The Great Dane has some smart people working for them. They built a third brewpub knowing that they would be unable to sell their own beer there. Then they were free to appeal directly to the public essentially saying, "Look, we built a nice new brewpub and we can't sell our own beer there! Poor us!" Had the Great Dane simply had a business plan on hold for the Hilldale location pending changes in the law, I imagine the public reaction would have been less direct and more deliberate.

The Great Dane supported the bill because it's going to allow them to make a lot more money. The Wisconsin Beer Distributors Association presumably supported the bill because it further protects the three-tier distribution of beer and because SB 224 requires brewpubs to sell beer purchased from wholesalers. On the other side you have the Wisconsin Brewer's Guild which is made up of small Wisconsin breweries. And these breweries said "no" to SB 224. This is telling.

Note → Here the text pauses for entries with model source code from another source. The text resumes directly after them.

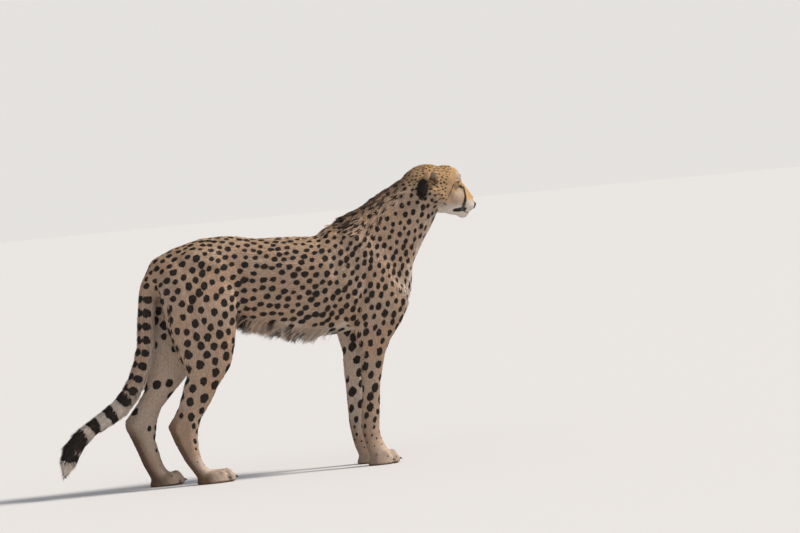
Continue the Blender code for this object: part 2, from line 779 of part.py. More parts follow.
def regions():
    """List the boxes in the order in which they take their pieces."""
    nowhere = Vector((0.0, 0.0, 0.0))
    level = Matrix.Identity(3)
    rise = HEAD_TURN @ Matrix.Rotation(radians(HEAD_LEAN), 3, "Y")
    slope = Matrix.Rotation(radians(NECK_LEAN), 3, "Y")
    found = [
        Region("nose", *NOSE_BOX, HEAD_TURN, HEAD_ORIGIN),
        Region("lower_jaw", *JAW_BOX, HEAD_TURN, HEAD_ORIGIN),
        Region("head", *HEAD_BOX, rise, HEAD_ORIGIN),
        Region("neck", *NECK_BOX, slope, nowhere),
    ]
    for side, sign in SIDES.items():
        for limb, splits in LEG_SPLITS.items():
            wedge = LEG_WEDGE[limb]
            inner, outer = sorted((0.0, sign * LEG_FAR))
            floor = BELOW_FLOOR
            for piece, top in splits:
                low = (wedge.rear, inner, floor)
                high = (wedge.front, outer, top)
                found.append(Region(f"{piece}_{side}", low, high, level, nowhere))
                floor = top
    for side, sign in SIDES.items():
        for limb, wedge in LEG_WEDGE.items():
            turn = Matrix.Rotation(radians(-wedge.lean) * sign, 3, "X")
            origin = Vector((0.0, sign * wedge.out, wedge.up))
            inner, outer = sorted((0.0, sign * WEDGE_FAR))
            low = (wedge.rear, inner, -wedge.drop)
            high = (wedge.front, outer, WEDGE_TOP)
            found.append(Region(f"{wedge.name}_{side}", low, high, turn, origin))
    return found


def part_flesh(body):
    """Take each region out of the body and leave the trunk."""
    pieces = []
    for region in regions():
        pieces.append(take(body, region))
    body.name = "trunk"
    body.data.name = "trunk"
    return pieces + [body]


def take(body, region):
    """Move what lies in a region into a piece of its own, across a thin gap."""
    inside = box("inside", region, -0.5 * GAP)
    outside = box("outside", region, 0.5 * GAP)
    piece = duplicate(body, region.name)
    boolean(piece, inside, "INTERSECT")
    boolean(body, outside, "DIFFERENCE")
    remove(inside)
    remove(outside)
    return piece


def part_tail(tail):
    """Divide the tail into four lengths, square to its axis."""
    pieces = []
    for name, k in TAIL_CUTS:
        here, ahead = TAIL[k], TAIL[k + 1]
        centre = Vector((here.x, here.y, here.z))
        along = (Vector((ahead.x, ahead.y, ahead.z)) - centre).normalized()
        turn = along.to_track_quat("X", "Z").to_matrix()
        region = Region(name, *TAIL_BOX, turn, centre)
        pieces.append(take(tail, region))
    tail.name = "tail_root"
    tail.data.name = "tail_root"
    return pieces + [tail]


# ----------------------------------------------------------------- finishes
COAT_FINISH = ("tan_coat", TAN, 0.85)
FINISHES = {
    "eye": ("amber_eye", AMBER, 0.08),
    "claw": ("dark_horn", HORN, 0.40),
    "nose": ("nose_leather", BLACK, 0.45),
    "lower_jaw": ("pale_coat", PALE, 0.85),
    "tail_tip": ("tail_tuft", PALE, 0.85),
}


def material(name, colour, roughness):
    """Return a plain Principled material."""
    made = bpy.data.materials.new(name)
    made.use_nodes = True
    shader = made.node_tree.nodes["Principled BSDF"]
    shader.inputs["Base Color"].default_value = (*colour, 1.0)
    shader.inputs["Roughness"].default_value = roughness
    shader.inputs["Metallic"].default_value = 0.0
    return made


def finish(piece):
    """Give a piece its own material, chosen by the start of its name."""
    name, colour, roughness = COAT_FINISH
    for start, look in FINISHES.items():
        if piece.name.startswith(start):
            name, colour, roughness = look
    piece.data.materials.clear()
    piece.data.materials.append(material(f"{name}_{piece.name}", colour, roughness))
    for face in piece.data.polygons:
        face.material_index = 0


def clear_scene():
    """Remove every object of the scene."""
    for old in list(bpy.data.objects):
        bpy.data.objects.remove(old)


def main():
    """Build the cheetah's pieces and set them about the origin."""
    clear_scene()
    body = flesh()
    tail = tube("tail", TAIL, TAIL_SQUARE, TAIL_STEPS, TAIL_POINTS)
    around = swollen(body, GAP)
    outer = [tail] + claws()
    for side, sign in SIDES.items():
        outer.append(pinna(f"ear_{side}", sign))
    for thing in outer:
        boolean(thing, around, "DIFFERENCE")
    remove(around)
    eyes = []
    for side, sign in SIDES.items():
        eyes.append(eyeball(f"eye_{side}", sign, EYE_RADIUS))
        socket = eyeball("socket", sign, EYE_RADIUS + GAP)
        boolean(body, socket, "DIFFERENCE")
        remove(socket)
    pieces = part_flesh(body) + part_tail(tail) + outer[1:] + eyes
    for piece in pieces:
        piece.data.transform(Matrix.Translation(ORIGIN_SHIFT))
        finish(piece)


if __name__ == "__main__":
    main()
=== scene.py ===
"""The looks of a standing cheetah: skin, coat, markings, eyes, nose and claws.

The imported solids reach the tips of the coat.  One skin is made from them and
lies inside them by the coat's depth; many thousand thin locks cover it and
follow its lie.  The markings are distances that are worked out both for the
skin and along every lock.  Lengths are metres, +X is ahead, +Z is up.
"""

import logging
import math
from dataclasses import astuple, dataclass, field, fields
from enum import Enum
from typing import Callable, Sequence

import bmesh
import bpy
import numpy as np
from mathutils import Matrix, Vector


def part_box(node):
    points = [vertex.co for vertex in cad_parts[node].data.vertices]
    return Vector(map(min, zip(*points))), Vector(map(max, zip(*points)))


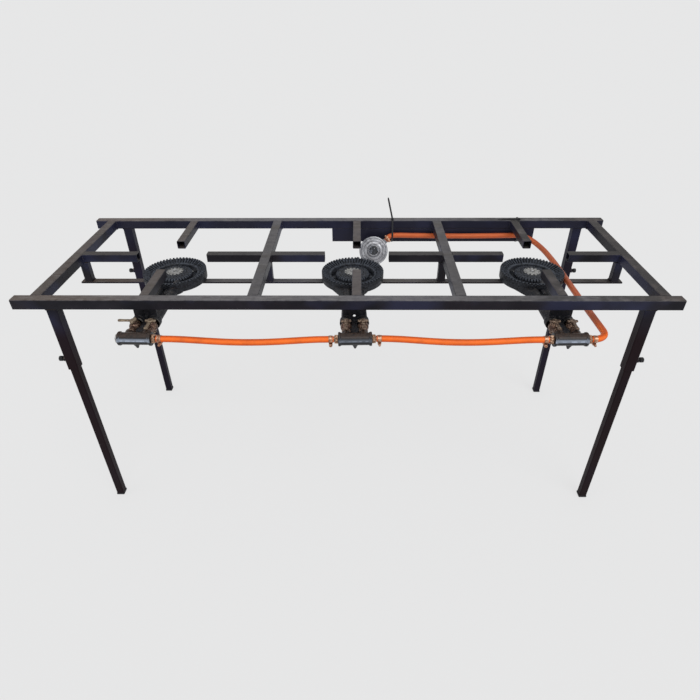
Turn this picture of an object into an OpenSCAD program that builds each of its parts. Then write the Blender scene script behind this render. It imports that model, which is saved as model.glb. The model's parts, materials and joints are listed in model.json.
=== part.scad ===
// Propane stand for three pots: a welded square-tube table on four sliding legs.
// Three double-ring cast burners stand on one flat carrier bar hung below the top.
// Each has a two-tap manifold, and hoses join the manifolds to one regulator.
//
// Working frame of the modules: X along the rails, Y = 0 at the front face of the
// front rail, Z = 0 at the pot-support plane. in_row() moves it onto the floor.

/* [Table] */
// Height of the pot-support plane above the floor, legs pushed fully in
table_height = 650; // [560:5:760]
// Length of the two long rails
rail_length = 1500; // [1480:5:1700]
// Depth of the table over both rails
table_depth = 505; // [480:5:560]
// Outside size of the square frame tube
frame_tube = 25; // [22:1:30]
// Wall of all square tube
tube_wall = 2; // [1.5:0.5:2.5]
// Outside corner radius of all square tube
tube_corner = 2.5; // [1.5:0.5:3]
// Distance of the left side member's centre line from the rails' left ends
side_left_in = 47; // [35:1:60]
// Centre line of the left cross member
cross_left_x = -209; // [-225:1:-195]
// Centre line of the right cross member
cross_right_x = 261; // [245:1:275]
// Distance of the right side member's centre line from the rails' right ends
side_right_in = 33; // [25:1:45]

/* [Pot supports] */
// Outside size of the square support tube
stub_tube = 22; // [18:1:24]
// Length of the side supports of the left bay
left_bay_stub = 143; // [120:1:155]
// Length of the side supports of the middle bay
middle_bay_stub = 139; // [120:1:150]
// Length of the side supports of the right bay
right_bay_stub = 131; // [115:1:145]
// Length of the supports on the front rail
front_stub = 130; // [100:1:140]
// Length of the supports on the rear rail
rear_stub = 151; // [110:1:155]

/* [Burner carrier] */
// Depth of the carrier bar's top face below the pot-support plane
carrier_drop = 80; // [75:1:110]
// Width of the carrier bar
carrier_width = 20; // [18:1:40]
// Thickness of the carrier bar
carrier_thick = 4; // [3:1:8]
// How far the carrier bar runs past its end hangers
carrier_overhang = 11; // [4:1:20]
// Outside size of the hanger tube
hanger_tube = 20; // [16:1:24]

/* [Legs] */
// Distance of the left legs' centre line from the rails' left ends
leg_left_in = 87; // [75:1:110]
// Distance of the right legs' centre line from the rails' right ends
leg_right_in = 70; // [60:1:100]
// Length of each leg socket below its rail
socket_length = 168; // [140:1:220]
// Gap between a leg and its socket, each side
leg_gap = 0.5; // [0.3:0.1:0.9]
// Height of the thumb screw above the socket's lower end
screw_height = 25; // [20:1:50]
// Diameter of the thumb screw's thread
screw_d = 8; // [6:1:10]
// Diameter of the thumb screw's knob
knob_d = 13; // [12:0.5:20]
// Height of the foot plug's head
foot_height = 6; // [4:1:12]

/* [Burners] */
// Radius of the outer flame ring
ring_r = 82; // [80:0.5:88]
// Height of the outer flame ring
ring_height = 27; // [25:0.5:32]
// Flame slots round the outer ring
ring_slots = 56; // [40:2:64]
// Radius of the inner burner
inner_r = 45; // [42:0.5:47]
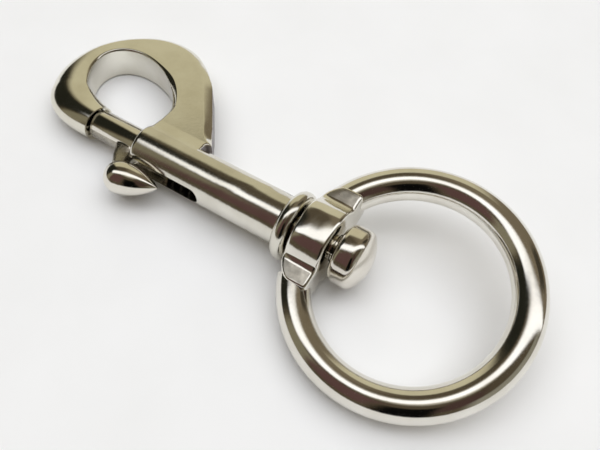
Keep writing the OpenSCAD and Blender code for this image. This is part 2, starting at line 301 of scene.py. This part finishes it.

Finally, the production caps for brewpubs were set to ten thousand barrels per year being produced at no more than six locations. I wonder what the Great Dane will say when they reach 10,000 barrels a year or six retail locations? Many of the same arguments that went into raising the limits are equally valid should that happen. What would be the reaction if the Great Dane built a seventh location? Why couldn't the Great Dane-Location Seven sell its own beer? And that's what really disturbs me about the Wisconsin State Journal lavishing such praise upon SB 224: it just reserves the original problem for Great Dane-gate round two.

Wisconsin deserves beer regulations that make sense. The changes brought about by SB 224 don't solve the fundamental regulatory issue it tried to solve; it merely kicks the pebble a little bit down the way. And in so doing, it creates a multitude of new problems requiring urgent legislative attention.

To quote Wolfgang Pauli, "That's not right. It's not even wrong."